Stated task:
In the records below, find the line that contains "the left upright" and the line that contains "obj.matrix_world = world". Set down exactly those lines and every line between them, and nothing more.

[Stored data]
************

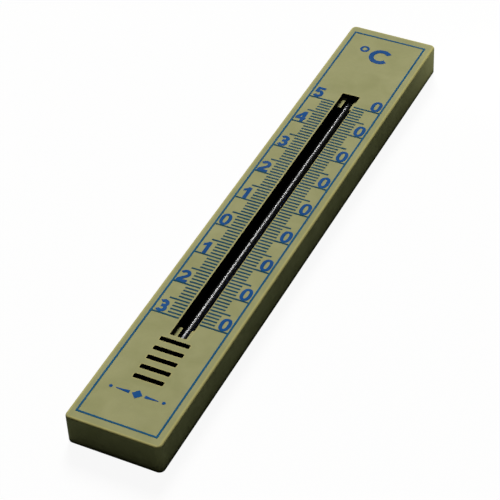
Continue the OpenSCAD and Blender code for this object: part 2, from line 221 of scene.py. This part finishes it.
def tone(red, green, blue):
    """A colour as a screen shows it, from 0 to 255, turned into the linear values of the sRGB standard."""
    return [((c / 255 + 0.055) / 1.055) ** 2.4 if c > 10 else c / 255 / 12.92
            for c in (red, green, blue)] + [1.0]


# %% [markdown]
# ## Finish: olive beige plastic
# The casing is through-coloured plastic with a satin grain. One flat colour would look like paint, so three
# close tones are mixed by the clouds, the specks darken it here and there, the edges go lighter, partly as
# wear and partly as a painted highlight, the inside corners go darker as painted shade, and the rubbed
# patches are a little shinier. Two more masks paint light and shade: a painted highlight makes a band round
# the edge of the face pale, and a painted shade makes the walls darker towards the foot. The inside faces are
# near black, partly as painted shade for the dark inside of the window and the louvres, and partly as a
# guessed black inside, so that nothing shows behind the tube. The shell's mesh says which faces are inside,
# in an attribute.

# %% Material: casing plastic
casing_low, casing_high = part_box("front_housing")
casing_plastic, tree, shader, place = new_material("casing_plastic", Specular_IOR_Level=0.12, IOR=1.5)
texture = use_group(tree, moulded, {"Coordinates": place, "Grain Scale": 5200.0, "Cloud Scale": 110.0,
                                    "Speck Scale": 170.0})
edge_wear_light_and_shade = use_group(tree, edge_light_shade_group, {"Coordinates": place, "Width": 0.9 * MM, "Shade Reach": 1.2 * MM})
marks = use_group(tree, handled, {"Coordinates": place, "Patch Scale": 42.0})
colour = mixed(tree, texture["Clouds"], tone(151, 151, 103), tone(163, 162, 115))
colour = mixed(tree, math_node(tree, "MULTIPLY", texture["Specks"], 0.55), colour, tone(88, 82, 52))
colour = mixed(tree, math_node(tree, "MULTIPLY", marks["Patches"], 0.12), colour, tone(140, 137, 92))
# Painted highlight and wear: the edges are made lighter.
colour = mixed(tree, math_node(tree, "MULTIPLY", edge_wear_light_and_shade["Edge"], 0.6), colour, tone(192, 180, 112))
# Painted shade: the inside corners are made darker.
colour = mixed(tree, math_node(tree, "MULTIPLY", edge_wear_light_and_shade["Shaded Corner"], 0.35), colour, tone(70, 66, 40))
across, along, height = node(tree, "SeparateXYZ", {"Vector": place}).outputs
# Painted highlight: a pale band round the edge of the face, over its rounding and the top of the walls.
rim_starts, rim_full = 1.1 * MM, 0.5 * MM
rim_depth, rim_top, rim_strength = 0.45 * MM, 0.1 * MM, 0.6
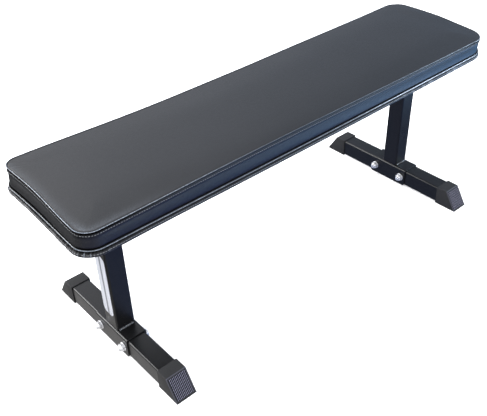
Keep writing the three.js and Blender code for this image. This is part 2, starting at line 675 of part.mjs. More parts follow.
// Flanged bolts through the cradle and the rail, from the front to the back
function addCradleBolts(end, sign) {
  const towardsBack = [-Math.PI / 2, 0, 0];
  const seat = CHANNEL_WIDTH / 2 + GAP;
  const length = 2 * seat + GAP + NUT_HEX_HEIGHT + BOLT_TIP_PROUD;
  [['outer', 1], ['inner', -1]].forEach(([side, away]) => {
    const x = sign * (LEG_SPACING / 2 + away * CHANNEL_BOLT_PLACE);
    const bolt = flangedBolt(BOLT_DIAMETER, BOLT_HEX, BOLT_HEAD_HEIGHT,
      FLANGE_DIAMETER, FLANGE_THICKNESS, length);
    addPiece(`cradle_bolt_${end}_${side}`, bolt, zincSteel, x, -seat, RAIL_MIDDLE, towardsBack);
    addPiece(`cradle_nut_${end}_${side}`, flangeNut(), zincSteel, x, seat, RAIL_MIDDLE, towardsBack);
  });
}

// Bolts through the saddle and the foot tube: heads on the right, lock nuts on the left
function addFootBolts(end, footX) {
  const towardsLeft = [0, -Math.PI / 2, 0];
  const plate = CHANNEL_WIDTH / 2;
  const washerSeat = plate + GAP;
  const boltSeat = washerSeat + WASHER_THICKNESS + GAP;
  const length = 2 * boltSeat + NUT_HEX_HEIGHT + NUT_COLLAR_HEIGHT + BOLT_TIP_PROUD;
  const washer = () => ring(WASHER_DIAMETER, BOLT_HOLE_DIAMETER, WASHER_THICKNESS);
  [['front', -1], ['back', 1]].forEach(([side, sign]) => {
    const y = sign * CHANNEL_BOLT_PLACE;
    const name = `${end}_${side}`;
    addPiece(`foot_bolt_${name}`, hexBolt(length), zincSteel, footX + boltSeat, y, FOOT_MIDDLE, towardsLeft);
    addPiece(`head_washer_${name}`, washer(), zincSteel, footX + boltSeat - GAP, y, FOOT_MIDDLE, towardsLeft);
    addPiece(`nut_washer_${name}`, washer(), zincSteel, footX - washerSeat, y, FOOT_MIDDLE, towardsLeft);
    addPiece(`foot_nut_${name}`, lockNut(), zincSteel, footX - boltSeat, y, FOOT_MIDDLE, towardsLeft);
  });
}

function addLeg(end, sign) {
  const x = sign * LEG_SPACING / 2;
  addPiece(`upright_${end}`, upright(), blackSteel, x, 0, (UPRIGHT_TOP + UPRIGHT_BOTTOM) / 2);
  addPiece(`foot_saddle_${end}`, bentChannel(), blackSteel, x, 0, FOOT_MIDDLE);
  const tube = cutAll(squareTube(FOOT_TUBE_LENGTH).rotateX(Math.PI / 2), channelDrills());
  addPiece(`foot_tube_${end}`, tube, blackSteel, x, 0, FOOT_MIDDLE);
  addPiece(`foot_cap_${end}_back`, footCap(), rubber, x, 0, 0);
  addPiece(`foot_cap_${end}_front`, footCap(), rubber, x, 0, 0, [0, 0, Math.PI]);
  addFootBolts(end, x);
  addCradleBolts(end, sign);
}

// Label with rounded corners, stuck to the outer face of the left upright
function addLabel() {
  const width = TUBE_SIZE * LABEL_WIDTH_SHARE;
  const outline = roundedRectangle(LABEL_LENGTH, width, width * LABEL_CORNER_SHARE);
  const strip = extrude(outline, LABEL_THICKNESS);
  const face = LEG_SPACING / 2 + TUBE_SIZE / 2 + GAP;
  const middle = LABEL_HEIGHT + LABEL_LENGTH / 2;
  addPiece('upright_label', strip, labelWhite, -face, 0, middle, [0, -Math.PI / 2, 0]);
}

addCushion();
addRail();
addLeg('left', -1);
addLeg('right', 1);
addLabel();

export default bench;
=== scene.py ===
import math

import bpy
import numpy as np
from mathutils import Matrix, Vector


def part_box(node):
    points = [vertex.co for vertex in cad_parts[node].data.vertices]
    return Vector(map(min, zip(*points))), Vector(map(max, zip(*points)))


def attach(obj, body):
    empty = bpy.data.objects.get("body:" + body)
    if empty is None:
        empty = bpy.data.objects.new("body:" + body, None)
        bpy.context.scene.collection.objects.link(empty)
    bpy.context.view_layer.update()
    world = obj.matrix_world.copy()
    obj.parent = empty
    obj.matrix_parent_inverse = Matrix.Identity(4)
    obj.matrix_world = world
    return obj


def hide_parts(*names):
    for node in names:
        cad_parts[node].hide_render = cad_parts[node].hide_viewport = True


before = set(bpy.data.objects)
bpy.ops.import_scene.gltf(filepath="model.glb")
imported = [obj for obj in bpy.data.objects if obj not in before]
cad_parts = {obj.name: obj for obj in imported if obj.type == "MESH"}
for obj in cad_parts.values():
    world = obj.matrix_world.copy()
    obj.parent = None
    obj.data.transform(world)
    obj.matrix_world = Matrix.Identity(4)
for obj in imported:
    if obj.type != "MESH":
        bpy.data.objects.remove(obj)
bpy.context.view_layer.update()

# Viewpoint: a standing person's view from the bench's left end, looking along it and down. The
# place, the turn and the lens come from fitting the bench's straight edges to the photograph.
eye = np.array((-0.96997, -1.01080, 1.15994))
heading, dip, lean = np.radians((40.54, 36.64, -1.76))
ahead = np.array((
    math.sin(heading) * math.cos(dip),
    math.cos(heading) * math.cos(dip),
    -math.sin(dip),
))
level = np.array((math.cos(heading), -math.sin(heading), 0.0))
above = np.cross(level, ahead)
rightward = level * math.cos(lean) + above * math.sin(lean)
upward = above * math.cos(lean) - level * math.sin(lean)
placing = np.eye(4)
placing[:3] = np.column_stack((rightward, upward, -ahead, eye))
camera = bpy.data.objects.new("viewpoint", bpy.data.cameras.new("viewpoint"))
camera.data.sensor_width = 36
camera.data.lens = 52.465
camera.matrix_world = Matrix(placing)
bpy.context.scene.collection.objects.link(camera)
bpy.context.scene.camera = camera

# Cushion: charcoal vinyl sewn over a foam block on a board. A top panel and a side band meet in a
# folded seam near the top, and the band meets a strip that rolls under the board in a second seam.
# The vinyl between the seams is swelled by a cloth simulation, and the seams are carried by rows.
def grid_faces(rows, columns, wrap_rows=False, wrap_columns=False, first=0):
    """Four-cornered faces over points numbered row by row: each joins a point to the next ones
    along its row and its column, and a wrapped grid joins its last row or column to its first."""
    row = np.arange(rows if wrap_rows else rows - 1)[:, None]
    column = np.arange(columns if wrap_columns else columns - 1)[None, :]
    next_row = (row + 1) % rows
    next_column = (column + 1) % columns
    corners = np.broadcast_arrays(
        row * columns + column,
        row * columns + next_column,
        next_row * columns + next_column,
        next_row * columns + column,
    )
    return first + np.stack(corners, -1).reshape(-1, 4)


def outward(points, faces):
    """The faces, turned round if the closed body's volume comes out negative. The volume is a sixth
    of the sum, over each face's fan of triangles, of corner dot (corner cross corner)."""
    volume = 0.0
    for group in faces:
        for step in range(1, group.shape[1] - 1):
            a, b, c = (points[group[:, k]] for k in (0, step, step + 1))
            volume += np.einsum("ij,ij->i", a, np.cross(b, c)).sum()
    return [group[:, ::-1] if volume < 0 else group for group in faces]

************

Completed task:
// Label with rounded corners, stuck to the outer face of the left upright
function addLabel() {
  const width = TUBE_SIZE * LABEL_WIDTH_SHARE;
  const outline = roundedRectangle(LABEL_LENGTH, width, width * LABEL_CORNER_SHARE);
  const strip = extrude(outline, LABEL_THICKNESS);
  const face = LEG_SPACING / 2 + TUBE_SIZE / 2 + GAP;
  const middle = LABEL_HEIGHT + LABEL_LENGTH / 2;
  addPiece('upright_label', strip, labelWhite, -face, 0, middle, [0, -Math.PI / 2, 0]);
}

addCushion();
addRail();
addLeg('left', -1);
addLeg('right', 1);
addLabel();

export default bench;
=== scene.py ===
import math

import bpy
import numpy as np
from mathutils import Matrix, Vector


def part_box(node):
    points = [vertex.co for vertex in cad_parts[node].data.vertices]
    return Vector(map(min, zip(*points))), Vector(map(max, zip(*points)))


def attach(obj, body):
    empty = bpy.data.objects.get("body:" + body)
    if empty is None:
        empty = bpy.data.objects.new("body:" + body, None)
        bpy.context.scene.collection.objects.link(empty)
    bpy.context.view_layer.update()
    world = obj.matrix_world.copy()
    obj.parent = empty
    obj.matrix_parent_inverse = Matrix.Identity(4)
    obj.matrix_world = world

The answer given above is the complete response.